Scoring has a gimmick, if an unoriginal one: when killed, enemies drop a medal worth points, and the medals (and their corresponding point values) get larger as you catch a succession of them without letting any drop offscreen, sort of similar to Battle Bakraid, only the medals fall really fast without much of a delay, and cap out rather quickly, so it's as if you aren't really meant to be able to chain them all.
The port starts you off with only three credits per play, but more unlock as time goes on. You can also unlock a stage for Score Attack mode play by beating it in Arcade mode, and the Score Attack menu has two other unlockable goodies: "Lifting Game" and "Omake." I've yet to unlock "Omake," so I have no idea what's in there, but "Lifting Game" is this weird sort of minigame sliced from the second stage, in which you score by bouncing off the hull of your ship a little brown thing thrown up into the air by a robot. The nebulous collision and physics make this difficult, as do the huge towers and fleets of tanks shooting at you, but it's a cute little sidelight nonetheless.
  paleface 03:35:25 04/19/05
While single-player is pretty fun, two-player has some real problems. For one, the framerate that was already not-so-hot in single-player takes a nosedive in co-op, so that you're really playing in single-digit framerates for large parts of the game. On the plus side, this makes the game a whole lot easier, because enemy shots move really, really slow. On the minus side, it just feels like poop.

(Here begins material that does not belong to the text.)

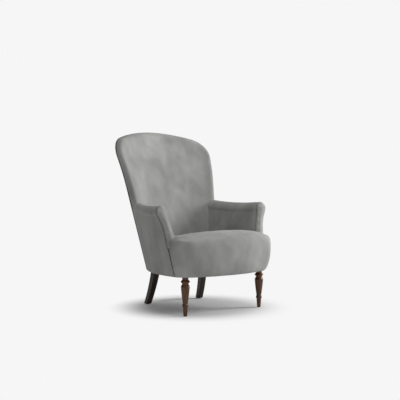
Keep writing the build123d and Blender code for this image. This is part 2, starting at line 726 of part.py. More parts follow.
with BuildPart() as arm_post:
    foot_x = FRONT_CORNER_X - rail_set
    head_x = guide_x(face_y(ARM_RAIL_Z) + ARM_POST_D / 2) - RAIL_SET
    for x, z in ((foot_x, RAIL_TOP), (head_x, ARM_RAIL_Z)):
        with BuildSketch(Plane.XY.offset(z)):
            with Locations((x, face_y(z) + SOFT_GAP * 1.1 + ARM_POST_D / 2)):
                Rectangle(ARM_POST_W, ARM_POST_D)
    loft()

tack_x = -INNER_SET + ARM_PAD_T + INNER_LEAN * (ARM_TACK_Z + ARM_TACK_H - SEAT_EDGE_Z - 15)
with BuildPart() as arm_tack_rail:
    add(band_at(tack_x + SOFT_GAP, ARM_TACK_W, ARM_TACK_Z, ARM_TACK_H))
    split(bisect_by=ARM_FRONT.offset(-ARM_POST_D / 2), keep=Keep.BOTTOM)
    add(arm_post.part, mode=Mode.SUBTRACT)
    add(behind_webbing, mode=Mode.SUBTRACT)

PAD_FOOT_Z = 320.0        # the arm padding goes down beside the seat to here
with BuildPart() as arm_foam:
    add(arm_loft(COVER_T + SOFT_GAP, 0, PAD_FOOT_Z))
    split(bisect_by=arm_front_in, keep=Keep.BOTTOM)
    add(arm_rail.part, mode=Mode.SUBTRACT)
    add(arm_post.part, mode=Mode.SUBTRACT)
    add(behind_webbing, mode=Mode.SUBTRACT)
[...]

The other nasty problem is that when one player moves left or right, it forces the screen to pan a little, since the active area is wider than the screen, but the second player doesn't pan with it, so in effect, when one player moves sideways, they shift the other player a little way in the opposite direction. With both players dodging around this just feels like you're tossing in a ship at sea, which really isn't what you look for when trying to dodge lots of incoming bullets.